その後、法科大学院での3年間の勉学を経て、運良く司法試験に合格。法曹を志した当初は、実際に困難を抱える障害児・者の声を代弁し、支える、弁護士になろうと考えていましたが、紛争当事者双方にとってのより良い解決を模索したり、判決を通して社会を変えていくことのできる裁判官にも魅力を感じ、考え抜いた結果、裁判官という道を選ぶことを決意しました。
私も、これまで幾度となくしてきた自分の選択が正しかったのかどうかは分かっていませんし、今はまだ、裁判官という選択が正解なのかも分かりません。しかし、私は、これまでずっと、自分が選んだ道を正解にしようという気持ちで道を切り拓き、突き進んできました。

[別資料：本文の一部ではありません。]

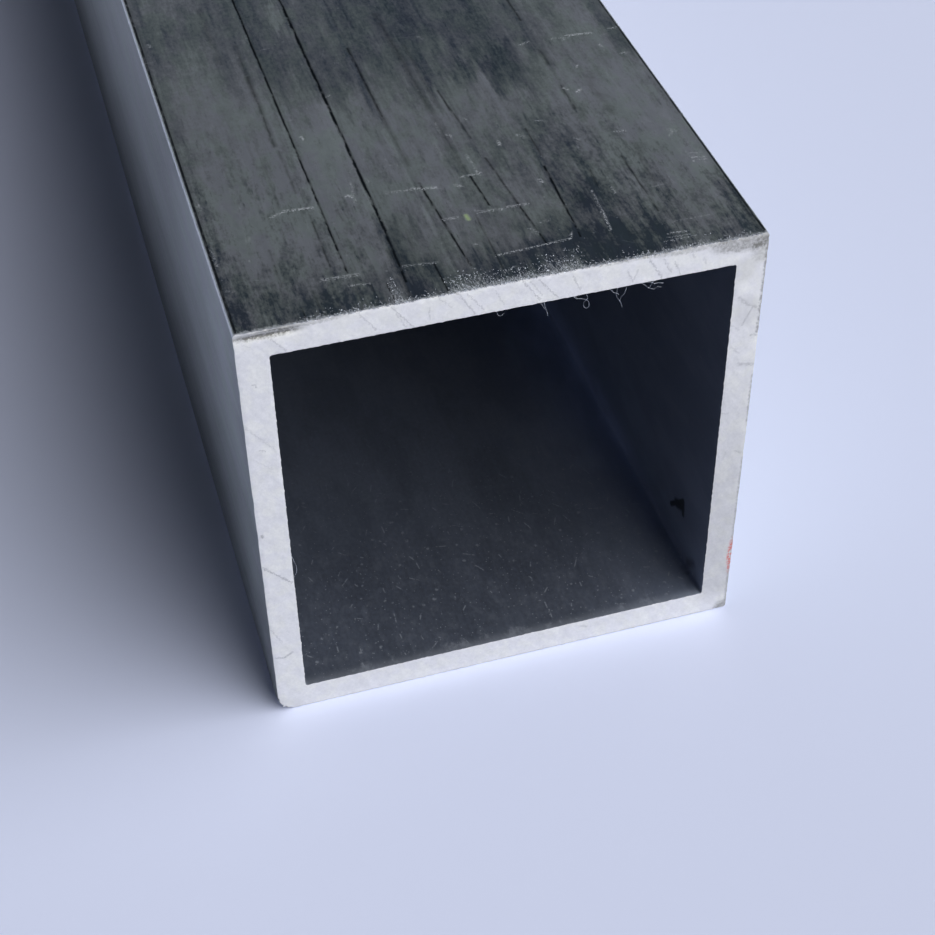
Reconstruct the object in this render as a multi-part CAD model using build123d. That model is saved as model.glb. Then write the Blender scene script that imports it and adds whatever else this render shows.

いつか、この道を選んで正解だったと思えるように、これから全力で事件に向き合い、人に向き合い、成長していきたいと思っています。

在学生の皆さんには、たくさんの可能性があります。その中から選び抜くのは他でもないあなた自身です。ですから、正解を選ぼうとばかり考え、悩むのではなく、自分の選択を正解にするために考え、悩んで、目の前のことに全力で取り組んでほしいと思います。学芸大は、そんな皆さんの選択を尊重し、快く応援してくれる大学だと思いますよ!